The main types of primary research
Primary research methods fall into two big families — qualitative (the "why") and quantitative (the "how many") — and along a second axis of what people say (attitudinal) versus what people do (behavioral). This framing comes from Christian Rohrer's classic Nielsen Norman Group landscape of user research methods.
1. In-depth interviews (qualitative, attitudinal)
One-on-one conversations that uncover motivations, mental models, and unarticulated needs. Interviews are the highest-bandwidth primary method for the "why" behind behavior. See how to conduct user interviews.
2. Surveys and questionnaires (quantitative, attitudinal)
Structured questions delivered at scale to measure frequency, preference, and magnitude. Surveys are how you turn a qualitative hunch into a number. See survey design best practices.
3. Observation and contextual inquiry (qualitative, behavioral)
Watching users in their real environment to capture what they actually do — not just what they report doing. Self-reported behavior is notoriously unreliable, which is why observation is so valuable.
4. Usability testing (qualitative or quantitative, behavioral)
Watching people attempt real tasks in your product to find friction. NN/G singles this out as the single highest-value method most teams under-invest in.
5. Experiments and A/B tests (quantitative, behavioral)
Controlled comparisons that establish cause and effect — the only primary method that can prove that a change caused an outcome.
6. Focus groups (qualitative, attitudinal)
Moderated group discussions useful for early concept reactions, though prone to groupthink and best used to generate hypotheses rather than confirm them.
A 6-step process to run primary research
- Define the decision. Start with the product decision you need to make and the question that, if answered, would change it. Vague goals produce vague studies. Write a one-sentence research question.
- Choose the method that fits the question. "Why" questions call for interviews; "how many" questions call for surveys; "can they do it" questions call for usability testing. Match the method to the question, not to your comfort zone.
- Recruit the right participants. Talk to people who actually represent your target users. A great study with the wrong participants produces confident, wrong conclusions. Use a screener to filter.
- Design the instrument. Write a discussion guide or questionnaire. Lead with open-ended questions, avoid leading and double-barreled questions, and use a mix of question types. Koji's structured questions support all six types — open_ended, scale, single_choice, multiple_choice, ranking, and yes_no — so a single study can capture both the "why" and the "how many."
- Collect the data. Run the interviews, field the survey, or moderate the sessions. Aim for consistency: the same core questions, asked the same way, so responses are comparable.
- Analyze and synthesize. Code the qualitative data, tally the quantitative data, and write insight statements that connect findings to the original decision. See how to analyze qualitative data.

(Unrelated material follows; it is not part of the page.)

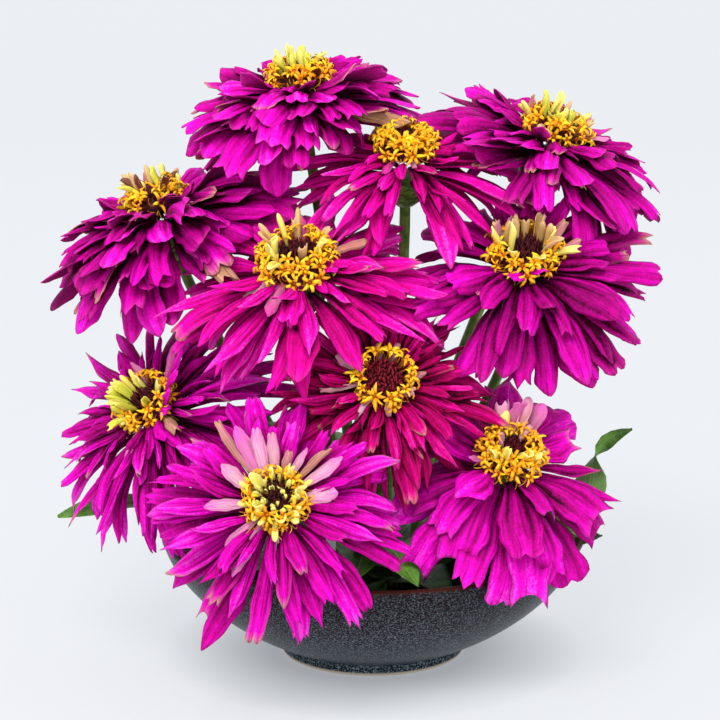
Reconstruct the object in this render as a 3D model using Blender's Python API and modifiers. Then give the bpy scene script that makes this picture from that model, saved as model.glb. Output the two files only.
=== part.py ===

How many participants do you need?
For qualitative primary research, saturation — the point where new interviews stop revealing new themes — typically arrives between 5 and a few dozen participants depending on how many distinct user segments you have. For quantitative surveys, sample size depends on the precision and confidence you need. The practical rule: qualitative answers "why" with small samples, quantitative answers "how many" with larger ones. See how many interviews is enough and the survey sample size guide.
Common primary research pitfalls
- Leading questions that telegraph the answer you want and contaminate the data.
- Confirmation bias — running research to validate a decision you have already made.
- Wrong participants — talking to whoever is easiest to reach instead of who represents your users.
- Self-report fallacy — trusting what people say they do over what they actually do.
- Stopping too early or too late — ignoring saturation and either undersampling or wasting effort.
The cost of getting it wrong compounds over time. The well-known 1:10:100 rule from the IBM Systems Sciences Institute holds that a problem caught in the design phase is roughly 100 times cheaper to fix than the same problem caught after release (IBM Systems Sciences Institute). Primary research is how you catch problems while they are still cheap.
The modern approach: primary research with AI
For decades, the knock on primary research was speed. A traditional interview study meant 6–8 weeks of recruiting, scheduling, moderating, transcribing, and manually coding transcripts — so teams that wanted to move fast defaulted to secondary research or, worse, to opinion. That trade-off no longer exists.
AI-native platforms like Koji have collapsed the timeline. Instead of one researcher moderating one interview at a time, Koji runs AI-moderated interviews — voice or text — that adapt their follow-up questions in real time, probing for depth just like a skilled human interviewer. Hundreds of interviews can run in parallel, around the clock, in multiple languages. The moment a respondent finishes, the transcript is analyzed automatically: themes are extracted, sentiment is scored, and quality is rated on a 1–5 scale so low-effort responses are filtered out of your insights.
The result is a structural change in how much primary research a team can do. Where a traditional process might support 2–3 primary studies a year, AI-assisted teams report running an order of magnitude more — turning primary research from a quarterly event into a continuous habit (Articos). And because Koji handles recruitment, moderation, transcription, and analysis in one workflow, you do not need a PhD in research methods to produce rigorous primary data.
Compared with legacy tools, the difference is stark. A traditional survey tool like SurveyMonkey collects flat, attitudinal data and stops there — it cannot ask a good follow-up. A scheduling-plus-video stack captures conversations but leaves you with hours of transcripts to code by hand. Koji closes the loop: it conducts the conversation, adapts to each answer, and delivers a synthesized report with quotes, themes, and structured metrics in minutes.
Key takeaways
- Primary research is new, first-hand data you collect yourself to answer your specific question — the only source of proprietary, decision-grade insight.
- It complements secondary research: frame with secondary, answer with primary.
- Choose the method by the question: interviews for "why," surveys for "how many," usability tests for "can they."
- The historic weakness of primary research — speed — has been eliminated by AI-moderated platforms like Koji.